Digital_Energy & Genom
Hey Genom, I’ve been building a VR prototype that deliberately injects glitches to see how people react—sort of turning human emotion into data points. Think we could log those “signal noise” moments and run a debug analysis together?
Sounds like a neat experiment. I’ll log the anomalies and parse the signal noise. What parameters are you recording? Timestamp, heart rate, brainwave? Also, how will you differentiate normal emotional spikes from glitch‑induced ones?
Sure thing—timestamp, heart rate, EEG bands, galvanic skin response, and eye‑tracking speed. I’ll tag each glitch event with a unique ID and compare the spike curves to a pre‑built baseline model of normal emotion, plus look for patterns that only show up when the glitch fires. That should keep the real “human” ups and downs separate from the software hiccups.
Great, the data set will be a clean stream of signal noise. I’ll parse each glitch ID, align the physiological spikes against the baseline, and map any outlier patterns.

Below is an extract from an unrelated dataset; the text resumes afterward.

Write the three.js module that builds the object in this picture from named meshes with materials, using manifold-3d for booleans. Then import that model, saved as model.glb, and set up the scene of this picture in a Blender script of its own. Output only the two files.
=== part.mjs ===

Expect to see a clear divergence when the software hiccups trigger. Let’s start the log.
Let’s fire up the recording stack—synchronizing the headset, heart monitor, and EEG into a single time‑base. I’ll set up the glitch injector to toggle on a timer and random intervals so we get a good mix. Once we hit run, keep an eye on the live feed; we’re hunting for those signature spikes that only pop up when the glitch script is in play. Ready to dive in?
Okay, I’ll monitor the timestamps, calculate the correlation matrix for heart rate, EEG, GSR, and eye‑tracking, and flag any deviation above the baseline when the glitch ID fires. I’ll keep the feed in a separate thread so we can debug in real time. Start the sequence.